To readers, good stories are page-turners that fly by. The writing flows, conveying vivid scenes and creating interesting characters that come to life in our minds.

Great stories go one step further and make us think. Long after we’ve put the book back on the shelf, or clicked onto a new link in our e-reader, we find ourselves pondering the questions the story raised.

To readers, it all looks quite easy. The truth is, every part of fiction is hard work. Or ought to be.

That’s perhaps the greatest secret that writing professionals withhold from those starting out. Instead, we dance around the topic, implying that if we just follow a certain set of writing guidelines, if we just steer clear of the overdone tropes, if we just avoid preachy vocabulary, then our fiction will reach “the next level.”

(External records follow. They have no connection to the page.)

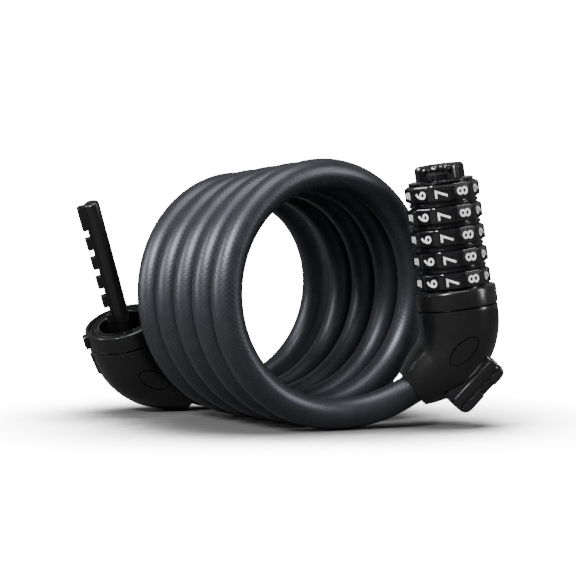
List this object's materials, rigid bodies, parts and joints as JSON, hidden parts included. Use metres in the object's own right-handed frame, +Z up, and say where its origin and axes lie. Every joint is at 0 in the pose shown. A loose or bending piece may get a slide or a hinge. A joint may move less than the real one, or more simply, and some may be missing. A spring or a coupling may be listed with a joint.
{
  "type": "coiled combination cable lock",
  "caption": "Coiled sheathed cable with a combination lock head of number dials on one end and a notched locking plug on the other.",
  "frame": {"origin": "on the floor, below the middle of the lock head and plug taken together", "axes": "+Z up, Y along the axis of the coil with the lock head at -Y, X across it"},
  "size_m": [0.1294, 0.1446, 0.1028],
  "materials": {
    "cable_sheath": "satin vinyl over braided steel",
    "housing_black": "fine moulded texture",
    "gloss_black": "polished moulding",
    "shank_black": "black coated steel",
    "steel": "machined",
    "brass": "machined"
  },
  "bodies": {
    "lock_frame": {"head_elbow": "housing_black", "head_collar": "housing_black", "head_oval_cap_left": "housing_black", "head_oval_cap_right": "housing_black", "head_cable_pin": "steel", "head_cable_core": "steel", "head_ferrule": "brass", "head_sheath_end": "cable_sheath", "plug_elbow": "housing_black", "plug_collar": "housing_black", "plug_oval_cap_left": "housing_black", "plug_oval_cap_right": "housing_black", "plug_cable_pin": "steel", "plug_cable_core": "steel", "plug_ferrule": "brass", "plug_sheath_end": "cable_sheath", "lock_spindle": "steel", "keyhole_bush": "steel", "stack_spring": "steel", "spring_seat": "steel", "lug_screw": "steel", "shank_nut": "steel", "spacer_ring_1": "gloss_black", "spacer_ring_2": "gloss_black", "spacer_ring_3": "gloss_black", "spacer_ring_4": "gloss_black", "nose_plate": "gloss_black", "bracket_lug": "gloss_black", "plug_cup": "gloss_black", "plug_shank": "shank_black", "plug_index_tab": "housing_black", "cable_coil": "cable_sheath", "cable_lead_head": "cable_sheath", "cable_lead_plug": "cable_sheath"},
    "dial_1": {"dial_1": "gloss_black", "code_ring_1": "brass"},
    "dial_2": {"dial_2": "gloss_black", "code_ring_2": "brass"},
    "dial_3": {"dial_3": "gloss_black", "code_ring_3": "brass"},
    "dial_4": {"dial_4": "gloss_black", "code_ring_4": "brass"},
    "dial_5": {"dial_5": "gloss_black", "code_ring_5": "brass"},
    "reset_knob": {"reset_knob": "gloss_black"}
  },
  "joints": [
    {"name": "dial_1_spin", "type": "hinge", "parent": "lock_frame", "child": "dial_1", "pos_m": [0.0449, -0.05612, 0.04669], "axis": [-0.1281, 0.05, 0.9905], "continuous": true},
    {"name": "dial_2_spin", "type": "hinge", "parent": "lock_frame", "child": "dial_2", "pos_m": [0.0449, -0.05612, 0.04669], "axis": [-0.1281, 0.05, 0.9905], "continuous": true},
    {"name": "dial_3_spin", "type": "hinge", "parent": "lock_frame", "child": "dial_3", "pos_m": [0.0449, -0.05612, 0.04669], "axis": [-0.1281, 0.05, 0.9905], "continuous": true},
    {"name": "dial_4_spin", "type": "hinge", "parent": "lock_frame", "child": "dial_4", "pos_m": [0.0449, -0.05612, 0.04669], "axis": [-0.1281, 0.05, 0.9905], "continuous": true},
    {"name": "dial_5_spin", "type": "hinge", "parent": "lock_frame", "child": "dial_5", "pos_m": [0.0449, -0.05612, 0.04669], "axis": [-0.1281, 0.05, 0.9905], "continuous": true},
    {"name": "reset_knob_turn", "type": "hinge", "parent": "lock_frame", "child": "reset_knob", "pos_m": [0.0449, -0.05612, 0.04669], "axis": [-0.1281, 0.05, 0.9905], "range_deg": [0, 90]}
  ]
}
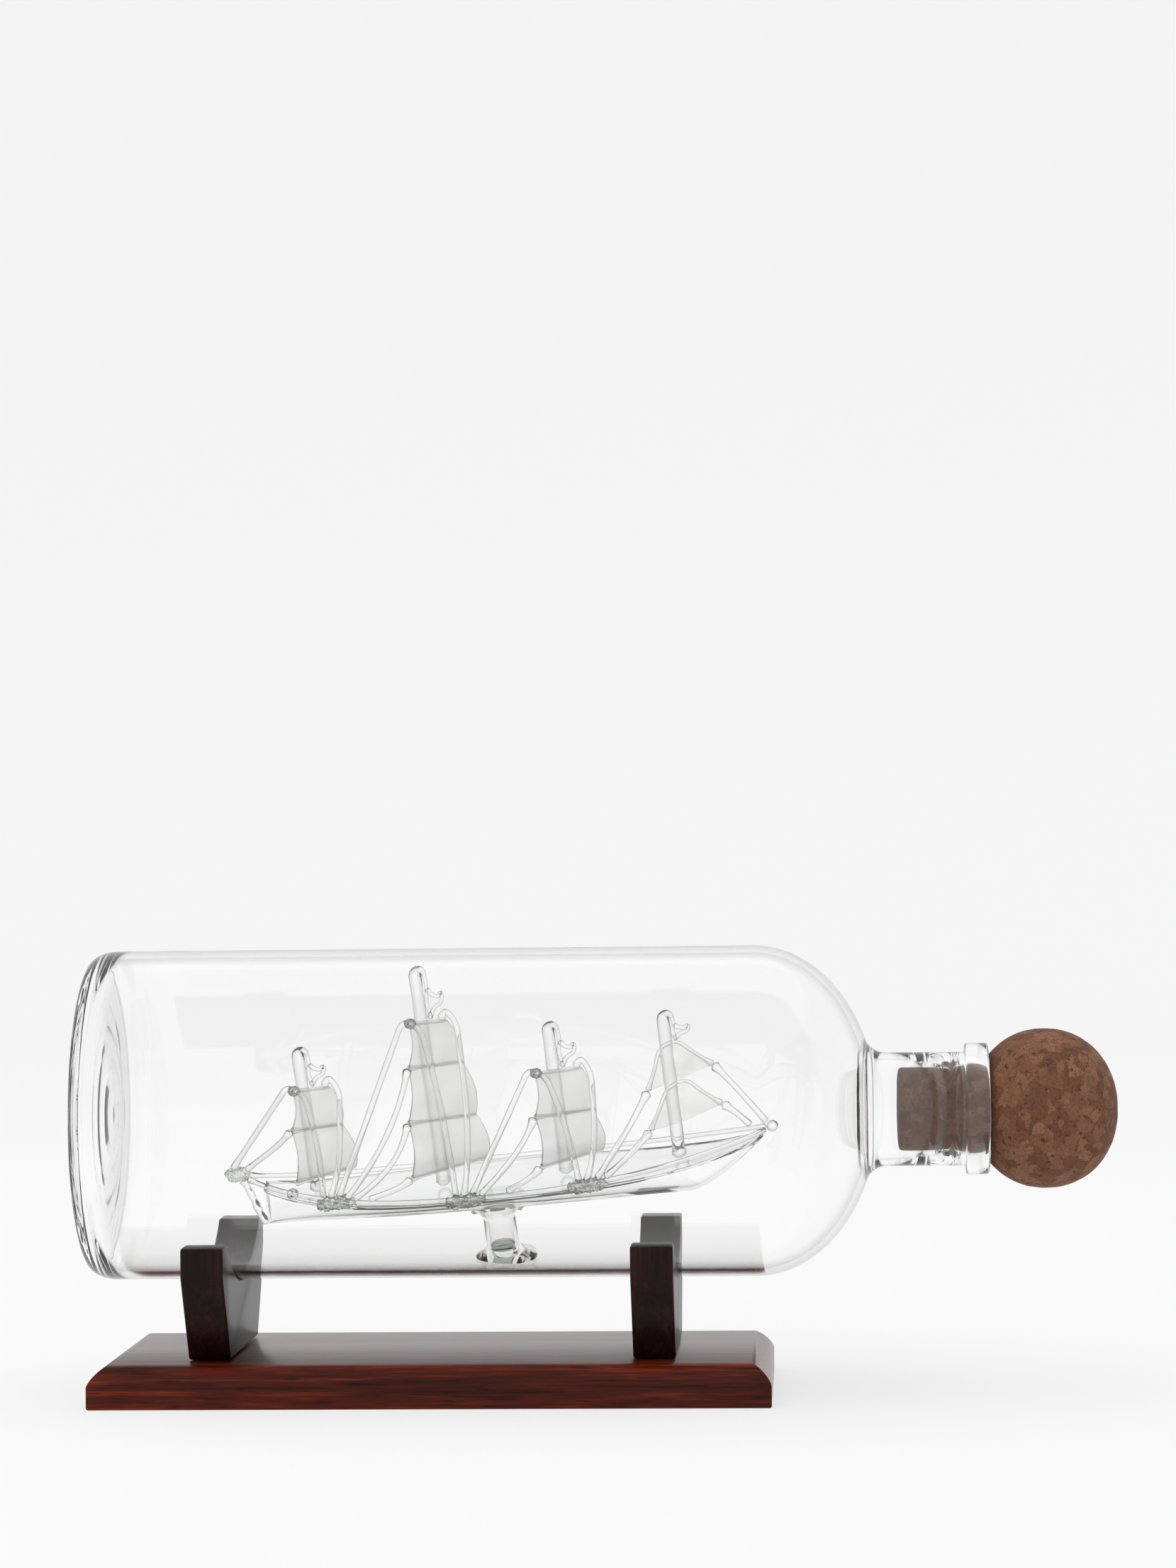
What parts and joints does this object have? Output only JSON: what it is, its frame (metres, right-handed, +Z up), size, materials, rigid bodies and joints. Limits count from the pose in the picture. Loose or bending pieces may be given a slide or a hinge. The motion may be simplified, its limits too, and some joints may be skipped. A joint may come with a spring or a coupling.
{
  "type": "ship in a bottle",
  "caption": "Lamp-worked glass sailing ship on a hollow glass pedestal inside a corked glass bottle, lying on a dark wooden cradle stand.",
  "frame": {"origin": "middle of the stand's underside", "axes": "+X along the bottle towards its cork, +Y away from the viewer towards the ship's starboard side, +Z up"},
  "size_m": [0.2957, 0.095, 0.1274],
  "materials": {
    "wood": "dark mahogany, satin lacquer",
    "steel": "zinc plated",
    "bottle_glass": "clear, polished",
    "ship_glass": "clear, flame polished",
    "frosted_glass": "frosted",
    "cork": "agglomerated cork, matte"
  },
  "bodies": {
    "stand": {"stand_base": "wood", "cradle_left": "wood", "cradle_right": "wood", "cradle_screw_1": "steel", "cradle_screw_2": "steel", "cradle_screw_3": "steel", "cradle_screw_4": "steel"},
    "bottle": {"bottle": "bottle_glass", "bow_bead": "ship_glass", "hull": "ship_glass", "joint_bead_aft": "ship_glass", "joint_bead_main": "ship_glass", "joint_bead_middle": "ship_glass", "mast_aft": "ship_glass", "mast_fore": "ship_glass", "mast_main": "ship_glass", "mast_middle": "ship_glass", "pedestal": "ship_glass", "pennant_aft": "ship_glass", "pennant_fore": "ship_glass", "pennant_main": "ship_glass", "pennant_middle": "ship_glass", "port_rail": "ship_glass", "sail_aft_1": "frosted_glass", "sail_aft_2": "frosted_glass", "sail_fore_lower": "frosted_glass", "sail_fore_upper": "frosted_glass", "sail_main_1": "frosted_glass", "sail_main_2": "frosted_glass", "sail_main_3": "frosted_glass", "sail_middle_1": "frosted_glass", "sail_middle_2": "frosted_glass", "starboard_rail": "ship_glass", "stay_aft_2": "ship_glass", "stay_aft_bent": "ship_glass", "stay_aft_far": "ship_glass", "stay_fore_lower_left": "ship_glass", "stay_fore_lower_right": "ship_glass", "stay_fore_upper_left": "ship_glass", "stay_fore_upper_right": "ship_glass", "stay_main_2": "ship_glass", "stay_main_3": "ship_glass", "stay_main_4": "ship_glass", "stay_main_bent": "ship_glass", "stay_main_far": "ship_glass", "stay_middle_2": "ship_glass", "stay_middle_3": "ship_glass", "stay_middle_bent": "ship_glass", "stay_middle_far": "ship_glass", "stern_knot": "ship_glass", "stern_post": "ship_glass"},
    "stopper": {"cork_stopper": "cork"}
  },
  "joints": [
    {"name": "bottle_lift", "type": "slide", "parent": "stand", "child": "bottle", "axis": [0, 0, 1], "range_m": [0, 0.1]},
    {"name": "stopper_pull", "type": "slide", "parent": "bottle", "child": "stopper", "axis": [1, 0, 0], "range_m": [0, 0.05]}
  ]
}
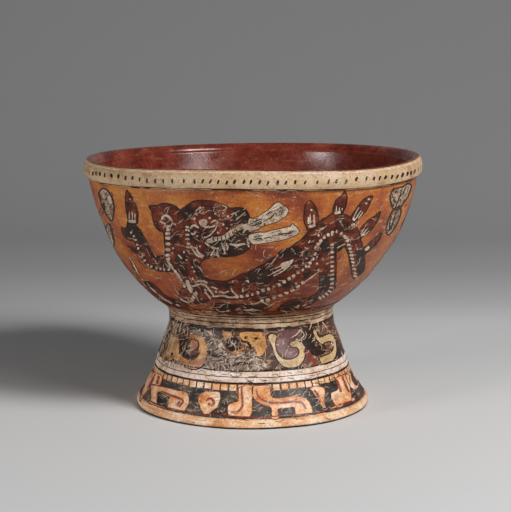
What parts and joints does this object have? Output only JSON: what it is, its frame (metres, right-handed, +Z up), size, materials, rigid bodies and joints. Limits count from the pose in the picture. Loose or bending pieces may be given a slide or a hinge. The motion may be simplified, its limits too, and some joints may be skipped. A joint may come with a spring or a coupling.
{
  "type": "pedestal bowl",
  "caption": "Round clay bowl with a thick coiled rim, on a hollow flaring stand, painted in slips with a serpent frieze and bands of scrolls and frets.",
  "frame": {"origin": "on the upright axis, at the middle of the stand's resting face", "axes": "+Z up, from the foot to the rim; +Y is the side away from the camera in the picture"},
  "size_m": [0.203, 0.203, 0.1507],
  "materials": {
    "fired_clay": "matt fired earthenware",
    "red_slip": "burnished dark red slip",
    "cream_slip": "burnished cream slip",
    "ochre_slip": "burnished orange ochre slip",
    "brown_slip": "burnished dark brown slip",
    "black_slip": "burnished black slip"
  },
  "bodies": {
    "root": {"bowl": "fired_clay", "rim_coil": "fired_clay", "stand": "fired_clay", "foot_roll": "fired_clay", "neck_lute": "fired_clay", "under_lute": "fired_clay", "interior_slip": "red_slip", "rim_slip": "cream_slip", "wall_slip": "ochre_slip", "neck_slip": "cream_slip", "scroll_slip": "brown_slip", "waist_slip": "cream_slip", "fret_slip": "black_slip", "roll_slip": "ochre_slip"}
  },
  "joints": []
}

We’ve been discussing these matters here at Spec Faith recently, in Stephen’s series on stereotypical characters, in John Otte’s post “Done To Death,” and in our guest writer, Anne Elisabeth Stengl’s post about personalizing universal themes. But are we hitting the mark?

Today I read a student article (by way of a blog post by Mike Duran) entitled “Diluted Reality” that discusses Christian fiction. The author begins by making a case for reality in fiction:

All fiction needs a basis in reality. An author can come up with new worlds and fantastical circumstances for his or her characters to go through, but if the characters aren’t real or don’t react in a way that the audience can relate to the author has failed . . . Characters are what drive good stories. Characters that struggle, that have serious flaws, that are human. If a novel’s characters are anything but authentic, the reader is robbed of knowing what would have actually happened and the author is lying to them.

The author then begins an analysis of Christian fiction. After examining two particular novels, one a fantasy, she states

Books like The Sword and That Certain Spark aren’t bad, but they lack the excellence that Christians should be showing in their writing. Readers who pick them up aren’t sinning, but they are settling. Instead of reading something with substance, they are settling for the cotton candy of literature. There aren’t any books [considered Christian fiction] that have been published in the last 30 years or so that would be considered “classics”.

Is that a harsh assessment? In part yes, but in part no. First, I think there’s a huge span between cotton candy books and classics. I think there are some novels that hover just above the cotton candy level, and a growing number that are creeping up on the classics. Most fall somewhere in between.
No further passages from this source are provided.